In full and without alteration, repeat the material.

□ □ □ □ □ □ □

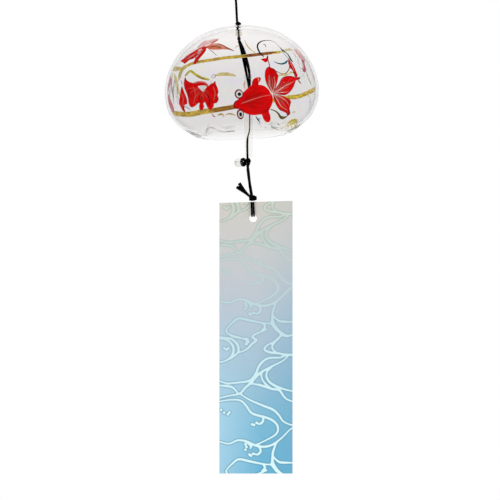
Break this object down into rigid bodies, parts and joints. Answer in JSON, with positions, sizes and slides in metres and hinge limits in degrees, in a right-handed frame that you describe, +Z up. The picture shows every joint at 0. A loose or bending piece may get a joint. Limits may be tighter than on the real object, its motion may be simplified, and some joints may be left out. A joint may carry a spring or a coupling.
{
  "type": "wind bell",
  "caption": "Blown glass wind bell on a black cord, with a glass tube clapper on a knotted cord and a tall paper strip that catches the wind.",
  "frame": {"origin": "inside of the hanging loop at its top, where the hook bears", "axes": "+Z up along the hanging cord, +X to the viewer's right, the front faces -Y, with the strip's plane across Y"},
  "size_m": [0.08, 0.08, 0.2981],
  "materials": {
    "clear_glass": "polished, blown, a little uneven",
    "tube_glass": "polished drawn tube",
    "clear_bead": "polished",
    "black_cord": "twisted cotton cord, matte",
    "red_enamel": "brushed enamel paint",
    "orange_enamel": "thin brushed enamel paint",
    "gold_enamel": "brushed gold paint",
    "dark_enamel": "brushed dark teal paint",
    "printed_paper": "stiff matte paper"
  },
  "bodies": {
    "hanging_loop": {"hanging_loop": "black_cord"},
    "loop_knot": {"loop_knot": "black_cord"},
    "upper_cord": {"upper_cord": "black_cord", "upper_knot": "black_cord", "neck_cord": "black_cord"},
    "stop_bead": {"stop_bead": "clear_bead"},
    "glass_bell": {"glass_bell": "clear_glass", "front_goldfish": "red_enamel", "left_goldfish": "red_enamel", "top_leaves": "orange_enamel", "gold_bands": "gold_enamel", "brush_ripples": "dark_enamel"},
    "stop_knot": {"stop_knot": "black_cord"},
    "clapper_cord": {"clapper_cord": "black_cord", "stopper_knot": "black_cord", "glass_bead": "clear_bead", "bead_loop": "black_cord"},
    "clapper_tube": {"clapper_tube": "tube_glass"},
    "lower_cord": {"lower_cord": "black_cord"},
    "strip_knot": {"strip_knot": "black_cord", "cord_ends": "black_cord"},
    "strip_loop": {"strip_loop": "black_cord"},
    "paper_strip": {"paper_strip": "printed_paper"}
  },
  "joints": [
    {"name": "cord_swing_side", "type": "hinge", "parent": "hanging_loop", "child": "loop_knot", "pos_m": [-0.0005, 0, -0.033], "axis": [0, 1, 0], "range_deg": [-30, 30]},
    {"name": "cord_swing_fore", "type": "hinge", "parent": "loop_knot", "child": "upper_cord", "pos_m": [-0.0005, 0, -0.033], "axis": [1, 0, 0], "range_deg": [-30, 30]},
    {"name": "bell_rock", "type": "hinge", "parent": "upper_cord", "child": "stop_bead", "pos_m": [0, 0, -0.06725], "axis": [0, 1, 0], "range_deg": [-5, 5]},
    {"name": "bell_turn", "type": "hinge", "parent": "stop_bead", "child": "glass_bell", "pos_m": [0, 0, -0.06725], "axis": [0, 0, 1], "continuous": true},
    {"name": "clapper_turn", "type": "hinge", "parent": "upper_cord", "child": "stop_knot", "pos_m": [0, 0, -0.06995], "axis": [0, 0, 1], "continuous": true},
    {"name": "clapper_swing", "type": "hinge", "parent": "stop_knot", "child": "clapper_cord", "pos_m": [0, 0, -0.06995], "axis": [0, 1, 0], "range_deg": [-13.5, 19]},
    {"name": "tube_turn", "type": "hinge", "parent": "clapper_cord", "child": "clapper_tube", "pos_m": [0.00285, 0, -0.1107], "axis": [0.0441, 0, 0.999], "continuous": true},
    {"name": "lower_cord_swing", "type": "hinge", "parent": "clapper_cord", "child": "lower_cord", "pos_m": [0.0013, 0, -0.1362], "axis": [0, 1, 0], "range_deg": [-35, 35]},
    {"name": "strip_turn", "type": "hinge", "parent": "lower_cord", "child": "strip_knot", "pos_m": [0.00286, 0, -0.1534], "axis": [0, 0, 1], "continuous": true},
    {"name": "strip_swing", "type": "hinge", "parent": "strip_knot", "child": "strip_loop", "pos_m": [0.00286, 0, -0.1534], "axis": [1, 0, 0], "range_deg": [-60, 60]},
    {"name": "strip_rock", "type": "hinge", "parent": "strip_loop", "child": "paper_strip", "pos_m": [0.00245, 0, -0.1626], "axis": [0, 1, 0], "range_deg": [-8, 8]}
  ]
}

□ □ □ □ □ □ □

COMPLETED EXERCISE:
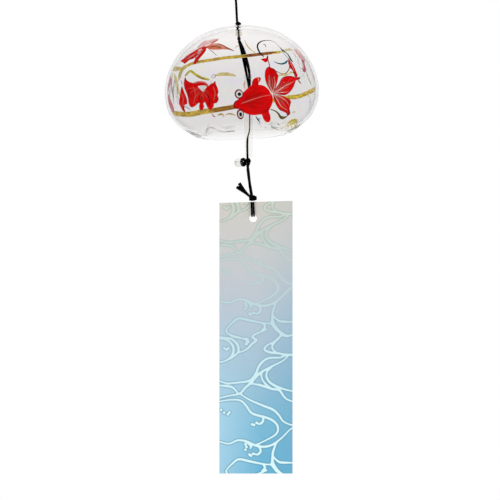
Break this object down into rigid bodies, parts and joints. Answer in JSON, with positions, sizes and slides in metres and hinge limits in degrees, in a right-handed frame that you describe, +Z up. The picture shows every joint at 0. A loose or bending piece may get a joint. Limits may be tighter than on the real object, its motion may be simplified, and some joints may be left out. A joint may carry a spring or a coupling.
{
  "type": "wind bell",
  "caption": "Blown glass wind bell on a black cord, with a glass tube clapper on a knotted cord and a tall paper strip that catches the wind.",
  "frame": {"origin": "inside of the hanging loop at its top, where the hook bears", "axes": "+Z up along the hanging cord, +X to the viewer's right, the front faces -Y, with the strip's plane across Y"},
  "size_m": [0.08, 0.08, 0.2981],
  "materials": {
    "clear_glass": "polished, blown, a little uneven",
    "tube_glass": "polished drawn tube",
    "clear_bead": "polished",
    "black_cord": "twisted cotton cord, matte",
    "red_enamel": "brushed enamel paint",
    "orange_enamel": "thin brushed enamel paint",
    "gold_enamel": "brushed gold paint",
    "dark_enamel": "brushed dark teal paint",
    "printed_paper": "stiff matte paper"
  },
  "bodies": {
    "hanging_loop": {"hanging_loop": "black_cord"},
    "loop_knot": {"loop_knot": "black_cord"},
    "upper_cord": {"upper_cord": "black_cord", "upper_knot": "black_cord", "neck_cord": "black_cord"},
    "stop_bead": {"stop_bead": "clear_bead"},
    "glass_bell": {"glass_bell": "clear_glass", "front_goldfish": "red_enamel", "left_goldfish": "red_enamel", "top_leaves": "orange_enamel", "gold_bands": "gold_enamel", "brush_ripples": "dark_enamel"},
    "stop_knot": {"stop_knot": "black_cord"},
    "clapper_cord": {"clapper_cord": "black_cord", "stopper_knot": "black_cord", "glass_bead": "clear_bead", "bead_loop": "black_cord"},
    "clapper_tube": {"clapper_tube": "tube_glass"},
    "lower_cord": {"lower_cord": "black_cord"},
    "strip_knot": {"strip_knot": "black_cord", "cord_ends": "black_cord"},
    "strip_loop": {"strip_loop": "black_cord"},
    "paper_strip": {"paper_strip": "printed_paper"}
  },
  "joints": [
    {"name": "cord_swing_side", "type": "hinge", "parent": "hanging_loop", "child": "loop_knot", "pos_m": [-0.0005, 0, -0.033], "axis": [0, 1, 0], "range_deg": [-30, 30]},
    {"name": "cord_swing_fore", "type": "hinge", "parent": "loop_knot", "child": "upper_cord", "pos_m": [-0.0005, 0, -0.033], "axis": [1, 0, 0], "range_deg": [-30, 30]},
    {"name": "bell_rock", "type": "hinge", "parent": "upper_cord", "child": "stop_bead", "pos_m": [0, 0, -0.06725], "axis": [0, 1, 0], "range_deg": [-5, 5]},
    {"name": "bell_turn", "type": "hinge", "parent": "stop_bead", "child": "glass_bell", "pos_m": [0, 0, -0.06725], "axis": [0, 0, 1], "continuous": true},
    {"name": "clapper_turn", "type": "hinge", "parent": "upper_cord", "child": "stop_knot", "pos_m": [0, 0, -0.06995], "axis": [0, 0, 1], "continuous": true},
    {"name": "clapper_swing", "type": "hinge", "parent": "stop_knot", "child": "clapper_cord", "pos_m": [0, 0, -0.06995], "axis": [0, 1, 0], "range_deg": [-13.5, 19]},
    {"name": "tube_turn", "type": "hinge", "parent": "clapper_cord", "child": "clapper_tube", "pos_m": [0.00285, 0, -0.1107], "axis": [0.0441, 0, 0.999], "continuous": true},
    {"name": "lower_cord_swing", "type": "hinge", "parent": "clapper_cord", "child": "lower_cord", "pos_m": [0.0013, 0, -0.1362], "axis": [0, 1, 0], "range_deg": [-35, 35]},
    {"name": "strip_turn", "type": "hinge", "parent": "lower_cord", "child": "strip_knot", "pos_m": [0.00286, 0, -0.1534], "axis": [0, 0, 1], "continuous": true},
    {"name": "strip_swing", "type": "hinge", "parent": "strip_knot", "child": "strip_loop", "pos_m": [0.00286, 0, -0.1534], "axis": [1, 0, 0], "range_deg": [-60, 60]},
    {"name": "strip_rock", "type": "hinge", "parent": "strip_loop", "child": "paper_strip", "pos_m": [0.00245, 0, -0.1626], "axis": [0, 1, 0], "range_deg": [-8, 8]}
  ]
}